* [EXERCISE BRIEF]: Up to and including the line that contains "# +Y towards", write out each line of the material from its first line, exactly.

Begin AVAILABLE DATA

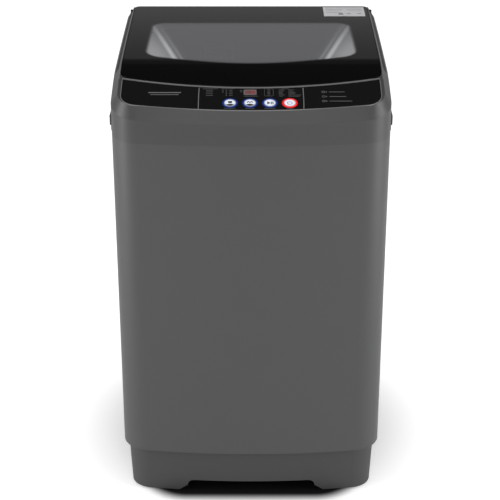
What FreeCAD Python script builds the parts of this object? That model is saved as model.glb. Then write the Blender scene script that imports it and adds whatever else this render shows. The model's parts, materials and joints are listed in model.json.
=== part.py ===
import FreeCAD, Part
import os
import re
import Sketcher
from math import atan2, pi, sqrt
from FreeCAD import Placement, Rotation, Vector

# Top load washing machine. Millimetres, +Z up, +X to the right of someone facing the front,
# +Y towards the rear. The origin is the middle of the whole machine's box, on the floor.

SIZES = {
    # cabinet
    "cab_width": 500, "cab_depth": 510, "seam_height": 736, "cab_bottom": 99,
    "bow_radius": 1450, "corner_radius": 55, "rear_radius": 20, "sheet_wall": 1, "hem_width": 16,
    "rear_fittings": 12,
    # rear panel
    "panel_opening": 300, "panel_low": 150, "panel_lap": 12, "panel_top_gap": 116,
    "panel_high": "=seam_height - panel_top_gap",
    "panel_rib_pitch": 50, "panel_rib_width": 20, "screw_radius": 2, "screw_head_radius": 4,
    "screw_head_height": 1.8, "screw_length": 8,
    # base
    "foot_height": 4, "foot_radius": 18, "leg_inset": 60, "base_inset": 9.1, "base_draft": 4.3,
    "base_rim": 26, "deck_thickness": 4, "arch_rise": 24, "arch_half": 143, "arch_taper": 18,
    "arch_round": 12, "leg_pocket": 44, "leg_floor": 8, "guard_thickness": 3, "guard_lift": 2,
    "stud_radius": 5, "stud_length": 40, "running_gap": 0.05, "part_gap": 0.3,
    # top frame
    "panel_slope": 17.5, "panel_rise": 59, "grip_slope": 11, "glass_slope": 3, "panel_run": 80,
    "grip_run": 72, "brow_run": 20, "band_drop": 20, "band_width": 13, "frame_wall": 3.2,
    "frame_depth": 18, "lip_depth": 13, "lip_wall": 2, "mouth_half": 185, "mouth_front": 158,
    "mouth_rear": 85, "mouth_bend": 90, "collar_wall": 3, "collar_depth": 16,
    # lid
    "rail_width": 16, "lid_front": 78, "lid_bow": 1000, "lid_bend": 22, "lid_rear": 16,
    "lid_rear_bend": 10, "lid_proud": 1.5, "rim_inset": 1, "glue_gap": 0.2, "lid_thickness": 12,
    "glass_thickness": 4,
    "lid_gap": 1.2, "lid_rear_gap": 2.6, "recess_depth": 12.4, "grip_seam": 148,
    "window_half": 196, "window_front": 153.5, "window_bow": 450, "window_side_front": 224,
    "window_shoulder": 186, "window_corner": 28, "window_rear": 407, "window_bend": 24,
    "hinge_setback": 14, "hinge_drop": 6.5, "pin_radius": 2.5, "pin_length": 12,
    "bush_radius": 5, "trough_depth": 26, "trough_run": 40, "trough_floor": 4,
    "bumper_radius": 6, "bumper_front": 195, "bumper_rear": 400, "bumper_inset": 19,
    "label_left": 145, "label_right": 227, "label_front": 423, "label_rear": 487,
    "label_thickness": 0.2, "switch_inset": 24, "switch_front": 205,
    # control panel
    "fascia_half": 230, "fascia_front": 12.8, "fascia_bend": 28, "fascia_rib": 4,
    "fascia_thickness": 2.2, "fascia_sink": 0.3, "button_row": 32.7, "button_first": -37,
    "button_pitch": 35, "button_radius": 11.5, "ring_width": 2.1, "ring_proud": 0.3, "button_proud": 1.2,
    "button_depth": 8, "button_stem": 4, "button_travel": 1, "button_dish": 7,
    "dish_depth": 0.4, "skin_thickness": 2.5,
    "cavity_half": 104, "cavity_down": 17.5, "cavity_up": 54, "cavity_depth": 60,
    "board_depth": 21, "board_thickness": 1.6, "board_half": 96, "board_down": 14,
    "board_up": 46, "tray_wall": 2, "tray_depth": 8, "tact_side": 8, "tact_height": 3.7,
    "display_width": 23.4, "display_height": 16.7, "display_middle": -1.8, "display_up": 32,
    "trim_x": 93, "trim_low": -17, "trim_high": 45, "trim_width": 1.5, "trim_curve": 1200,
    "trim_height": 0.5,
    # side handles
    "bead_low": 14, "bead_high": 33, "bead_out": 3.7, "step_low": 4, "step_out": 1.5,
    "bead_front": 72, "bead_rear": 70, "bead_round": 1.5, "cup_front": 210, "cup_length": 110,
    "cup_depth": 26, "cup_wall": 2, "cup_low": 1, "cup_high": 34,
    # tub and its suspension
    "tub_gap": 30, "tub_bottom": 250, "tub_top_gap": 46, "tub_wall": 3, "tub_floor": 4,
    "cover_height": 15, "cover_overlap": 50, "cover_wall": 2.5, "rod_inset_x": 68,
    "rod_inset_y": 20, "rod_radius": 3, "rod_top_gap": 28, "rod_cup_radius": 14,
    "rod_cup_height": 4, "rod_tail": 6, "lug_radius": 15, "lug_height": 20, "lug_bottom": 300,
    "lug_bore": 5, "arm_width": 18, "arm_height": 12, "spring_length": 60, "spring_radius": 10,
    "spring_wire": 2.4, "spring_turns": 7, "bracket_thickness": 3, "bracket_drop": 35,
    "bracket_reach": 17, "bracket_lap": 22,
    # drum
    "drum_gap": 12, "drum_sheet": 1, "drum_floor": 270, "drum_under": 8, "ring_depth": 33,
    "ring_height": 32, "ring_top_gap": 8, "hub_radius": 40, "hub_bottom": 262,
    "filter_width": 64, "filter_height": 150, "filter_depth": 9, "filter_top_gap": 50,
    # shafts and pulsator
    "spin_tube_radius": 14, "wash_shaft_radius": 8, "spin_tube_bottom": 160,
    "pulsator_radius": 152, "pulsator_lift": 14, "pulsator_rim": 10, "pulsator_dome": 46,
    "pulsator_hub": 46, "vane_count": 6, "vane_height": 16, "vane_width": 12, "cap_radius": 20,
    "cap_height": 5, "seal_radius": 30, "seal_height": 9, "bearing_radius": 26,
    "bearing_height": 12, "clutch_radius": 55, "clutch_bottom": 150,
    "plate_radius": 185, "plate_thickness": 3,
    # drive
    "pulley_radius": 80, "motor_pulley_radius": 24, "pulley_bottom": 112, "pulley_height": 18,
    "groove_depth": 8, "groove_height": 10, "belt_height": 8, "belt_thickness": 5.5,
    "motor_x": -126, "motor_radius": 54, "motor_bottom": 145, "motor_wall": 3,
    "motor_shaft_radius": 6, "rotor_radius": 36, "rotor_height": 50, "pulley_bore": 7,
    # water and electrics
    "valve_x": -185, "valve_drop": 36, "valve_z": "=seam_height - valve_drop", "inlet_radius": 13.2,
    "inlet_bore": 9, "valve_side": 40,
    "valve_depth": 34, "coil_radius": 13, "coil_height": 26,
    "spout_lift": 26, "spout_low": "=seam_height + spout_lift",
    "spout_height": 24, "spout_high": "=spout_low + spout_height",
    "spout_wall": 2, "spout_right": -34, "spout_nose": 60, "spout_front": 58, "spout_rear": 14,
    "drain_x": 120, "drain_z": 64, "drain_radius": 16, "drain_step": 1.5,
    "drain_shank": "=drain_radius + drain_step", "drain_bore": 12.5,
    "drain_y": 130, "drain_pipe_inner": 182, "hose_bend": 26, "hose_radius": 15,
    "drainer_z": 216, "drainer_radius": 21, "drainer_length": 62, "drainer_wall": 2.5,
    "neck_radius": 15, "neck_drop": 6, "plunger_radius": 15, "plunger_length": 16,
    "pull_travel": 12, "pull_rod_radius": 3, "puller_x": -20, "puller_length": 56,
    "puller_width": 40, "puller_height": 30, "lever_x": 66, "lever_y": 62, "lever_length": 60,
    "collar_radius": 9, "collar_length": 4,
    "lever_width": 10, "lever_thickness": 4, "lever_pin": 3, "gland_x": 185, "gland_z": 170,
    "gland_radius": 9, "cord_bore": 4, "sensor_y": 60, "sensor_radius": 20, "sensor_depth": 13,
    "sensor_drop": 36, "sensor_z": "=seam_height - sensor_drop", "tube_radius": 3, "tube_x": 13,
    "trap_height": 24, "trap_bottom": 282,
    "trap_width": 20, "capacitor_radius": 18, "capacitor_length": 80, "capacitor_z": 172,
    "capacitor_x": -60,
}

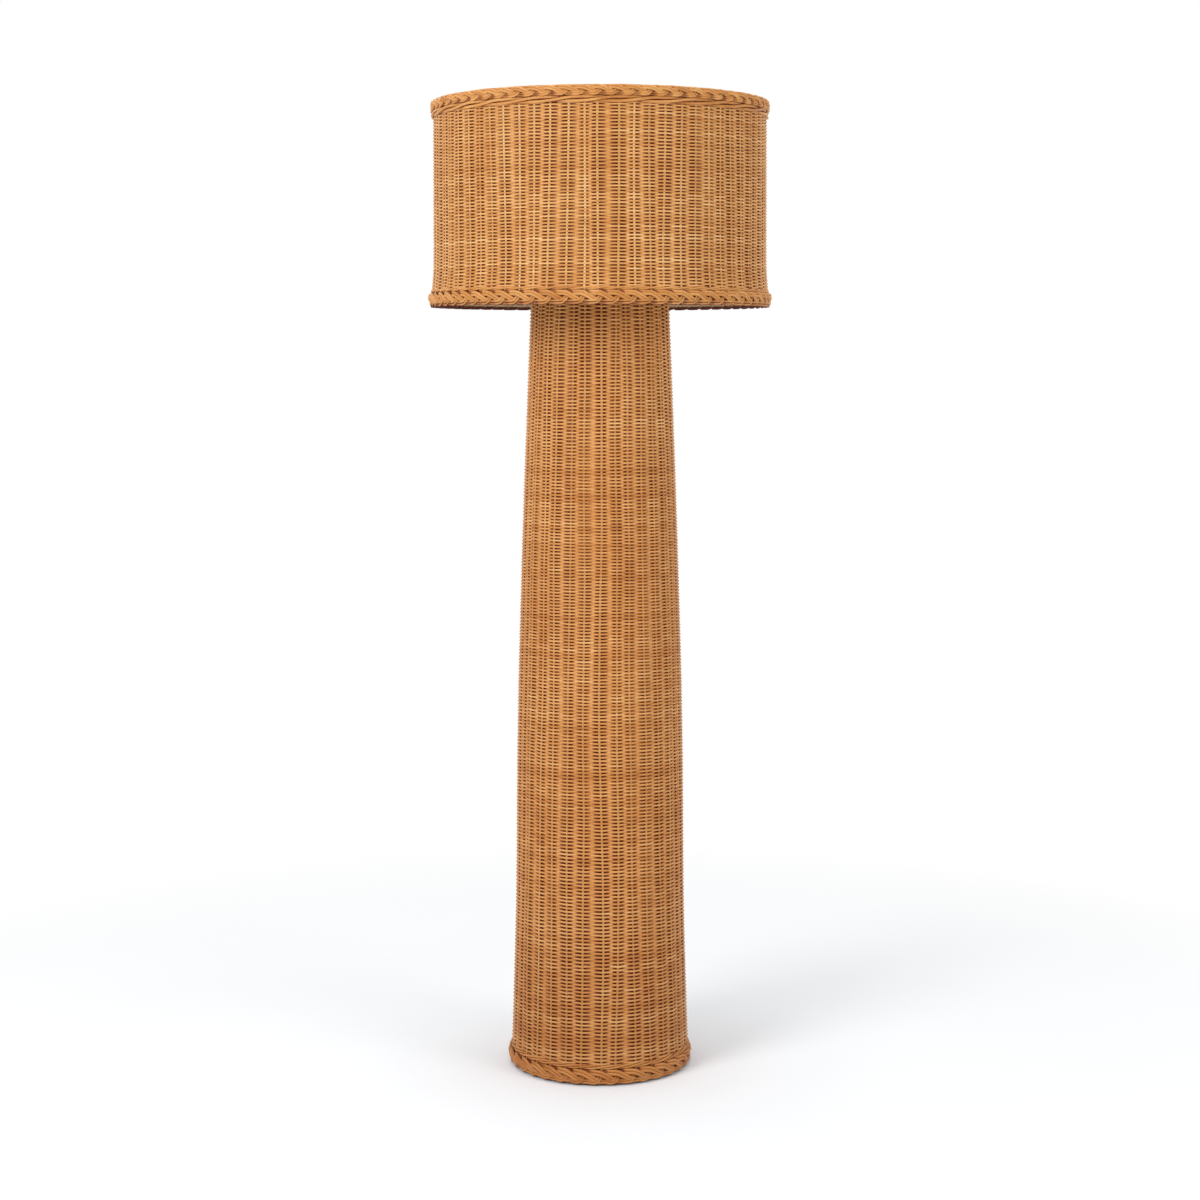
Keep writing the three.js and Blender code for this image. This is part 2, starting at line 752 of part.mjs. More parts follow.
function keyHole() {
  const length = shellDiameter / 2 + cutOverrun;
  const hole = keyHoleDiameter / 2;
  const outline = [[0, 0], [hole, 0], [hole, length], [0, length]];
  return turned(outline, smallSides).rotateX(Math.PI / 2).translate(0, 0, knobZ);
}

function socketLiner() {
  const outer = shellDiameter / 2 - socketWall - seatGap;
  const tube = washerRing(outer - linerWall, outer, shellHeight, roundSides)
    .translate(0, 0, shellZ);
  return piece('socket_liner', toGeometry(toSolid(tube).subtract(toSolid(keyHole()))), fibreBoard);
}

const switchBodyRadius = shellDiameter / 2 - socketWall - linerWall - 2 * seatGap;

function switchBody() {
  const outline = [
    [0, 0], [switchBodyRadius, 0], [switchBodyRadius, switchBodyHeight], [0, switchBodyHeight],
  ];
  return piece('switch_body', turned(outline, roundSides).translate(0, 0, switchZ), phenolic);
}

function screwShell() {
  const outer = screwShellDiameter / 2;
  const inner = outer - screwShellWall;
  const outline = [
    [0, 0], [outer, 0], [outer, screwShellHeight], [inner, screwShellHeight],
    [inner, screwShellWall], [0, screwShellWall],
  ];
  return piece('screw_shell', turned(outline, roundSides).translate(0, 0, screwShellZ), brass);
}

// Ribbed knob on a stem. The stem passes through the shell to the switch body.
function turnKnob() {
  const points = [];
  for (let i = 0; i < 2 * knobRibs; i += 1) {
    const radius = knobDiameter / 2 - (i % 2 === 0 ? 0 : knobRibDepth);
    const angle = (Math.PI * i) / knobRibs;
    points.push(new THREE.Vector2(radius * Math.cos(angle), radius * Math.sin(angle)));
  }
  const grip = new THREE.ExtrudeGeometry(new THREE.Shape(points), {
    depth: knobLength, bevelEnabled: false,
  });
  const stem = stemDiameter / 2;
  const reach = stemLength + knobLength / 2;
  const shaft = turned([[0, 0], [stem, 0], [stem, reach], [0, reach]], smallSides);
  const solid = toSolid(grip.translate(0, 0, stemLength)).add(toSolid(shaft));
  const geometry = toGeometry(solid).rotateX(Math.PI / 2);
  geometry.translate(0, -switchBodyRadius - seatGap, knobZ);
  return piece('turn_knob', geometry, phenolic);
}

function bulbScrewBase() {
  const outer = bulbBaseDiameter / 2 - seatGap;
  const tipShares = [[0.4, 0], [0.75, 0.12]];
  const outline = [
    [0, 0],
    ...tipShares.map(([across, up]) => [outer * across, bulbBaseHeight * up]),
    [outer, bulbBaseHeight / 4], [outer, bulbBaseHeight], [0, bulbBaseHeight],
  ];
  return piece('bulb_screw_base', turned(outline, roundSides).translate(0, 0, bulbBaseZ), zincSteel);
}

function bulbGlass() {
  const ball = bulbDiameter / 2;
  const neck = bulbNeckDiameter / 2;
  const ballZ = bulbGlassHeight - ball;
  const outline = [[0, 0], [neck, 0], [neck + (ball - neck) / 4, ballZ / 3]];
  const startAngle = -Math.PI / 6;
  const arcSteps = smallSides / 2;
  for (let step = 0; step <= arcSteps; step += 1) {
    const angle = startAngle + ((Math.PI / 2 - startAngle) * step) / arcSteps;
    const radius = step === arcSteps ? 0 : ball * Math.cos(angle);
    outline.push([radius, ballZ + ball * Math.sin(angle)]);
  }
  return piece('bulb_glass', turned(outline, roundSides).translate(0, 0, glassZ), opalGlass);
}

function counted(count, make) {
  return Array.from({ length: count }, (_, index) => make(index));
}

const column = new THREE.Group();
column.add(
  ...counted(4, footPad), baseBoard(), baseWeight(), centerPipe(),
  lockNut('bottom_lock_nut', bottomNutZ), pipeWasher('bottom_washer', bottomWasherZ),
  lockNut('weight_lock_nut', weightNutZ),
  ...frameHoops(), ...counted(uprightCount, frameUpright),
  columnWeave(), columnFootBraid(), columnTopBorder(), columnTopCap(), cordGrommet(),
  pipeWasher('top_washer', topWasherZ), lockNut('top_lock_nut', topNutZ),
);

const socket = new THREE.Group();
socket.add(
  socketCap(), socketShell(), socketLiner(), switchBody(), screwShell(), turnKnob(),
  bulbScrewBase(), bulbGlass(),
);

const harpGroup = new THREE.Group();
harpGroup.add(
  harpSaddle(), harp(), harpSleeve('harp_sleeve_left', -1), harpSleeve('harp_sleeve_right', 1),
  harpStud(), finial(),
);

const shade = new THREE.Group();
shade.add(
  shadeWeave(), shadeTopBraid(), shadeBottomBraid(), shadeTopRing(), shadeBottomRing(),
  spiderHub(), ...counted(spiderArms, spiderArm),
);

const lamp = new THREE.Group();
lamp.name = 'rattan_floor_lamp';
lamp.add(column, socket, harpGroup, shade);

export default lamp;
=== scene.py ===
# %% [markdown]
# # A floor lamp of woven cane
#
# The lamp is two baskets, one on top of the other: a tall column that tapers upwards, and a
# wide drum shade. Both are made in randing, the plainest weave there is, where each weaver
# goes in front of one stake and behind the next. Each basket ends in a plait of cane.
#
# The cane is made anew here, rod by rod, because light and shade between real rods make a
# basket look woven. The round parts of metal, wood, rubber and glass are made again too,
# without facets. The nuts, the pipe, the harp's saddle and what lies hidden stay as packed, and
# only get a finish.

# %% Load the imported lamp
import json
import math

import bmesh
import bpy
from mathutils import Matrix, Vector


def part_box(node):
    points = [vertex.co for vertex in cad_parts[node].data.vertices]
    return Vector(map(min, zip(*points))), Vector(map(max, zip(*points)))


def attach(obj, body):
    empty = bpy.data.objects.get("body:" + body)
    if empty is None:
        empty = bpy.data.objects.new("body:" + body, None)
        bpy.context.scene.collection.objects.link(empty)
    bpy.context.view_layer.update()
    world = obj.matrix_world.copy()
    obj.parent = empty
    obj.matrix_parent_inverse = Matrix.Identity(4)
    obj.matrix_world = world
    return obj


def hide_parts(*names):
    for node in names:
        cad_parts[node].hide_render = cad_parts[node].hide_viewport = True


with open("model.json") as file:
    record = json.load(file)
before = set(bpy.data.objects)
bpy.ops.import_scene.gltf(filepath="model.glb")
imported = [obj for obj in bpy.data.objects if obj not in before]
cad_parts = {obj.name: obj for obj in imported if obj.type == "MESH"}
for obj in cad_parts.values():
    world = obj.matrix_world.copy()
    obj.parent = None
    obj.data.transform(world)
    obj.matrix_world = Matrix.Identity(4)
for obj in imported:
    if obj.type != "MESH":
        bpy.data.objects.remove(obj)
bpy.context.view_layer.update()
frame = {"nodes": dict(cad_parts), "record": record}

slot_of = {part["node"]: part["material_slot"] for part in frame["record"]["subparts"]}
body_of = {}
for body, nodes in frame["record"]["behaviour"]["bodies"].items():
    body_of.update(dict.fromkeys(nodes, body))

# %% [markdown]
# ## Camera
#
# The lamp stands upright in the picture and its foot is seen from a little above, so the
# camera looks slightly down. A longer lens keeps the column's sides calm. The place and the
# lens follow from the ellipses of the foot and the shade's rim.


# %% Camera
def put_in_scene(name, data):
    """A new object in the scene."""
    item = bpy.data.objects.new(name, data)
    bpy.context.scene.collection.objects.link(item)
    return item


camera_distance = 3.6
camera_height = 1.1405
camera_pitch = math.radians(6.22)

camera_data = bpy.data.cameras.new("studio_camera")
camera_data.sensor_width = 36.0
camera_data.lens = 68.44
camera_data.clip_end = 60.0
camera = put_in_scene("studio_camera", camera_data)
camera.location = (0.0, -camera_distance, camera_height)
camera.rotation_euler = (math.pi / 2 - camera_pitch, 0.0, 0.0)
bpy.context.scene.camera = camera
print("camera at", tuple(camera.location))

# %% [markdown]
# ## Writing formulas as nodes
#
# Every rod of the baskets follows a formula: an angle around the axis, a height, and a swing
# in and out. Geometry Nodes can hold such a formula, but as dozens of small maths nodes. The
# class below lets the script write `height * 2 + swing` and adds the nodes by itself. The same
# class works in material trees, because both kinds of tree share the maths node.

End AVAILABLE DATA

* [FINISHED EXERCISE]:
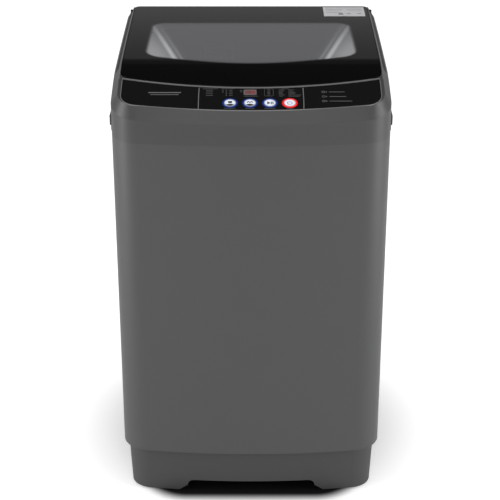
What FreeCAD Python script builds the parts of this object? That model is saved as model.glb. Then write the Blender scene script that imports it and adds whatever else this render shows. The model's parts, materials and joints are listed in model.json.
=== part.py ===
import FreeCAD, Part
import os
import re
import Sketcher
from math import atan2, pi, sqrt
from FreeCAD import Placement, Rotation, Vector

# Top load washing machine. Millimetres, +Z up, +X to the right of someone facing the front,
# +Y towards the rear. The origin is the middle of the whole machine's box, on the floor.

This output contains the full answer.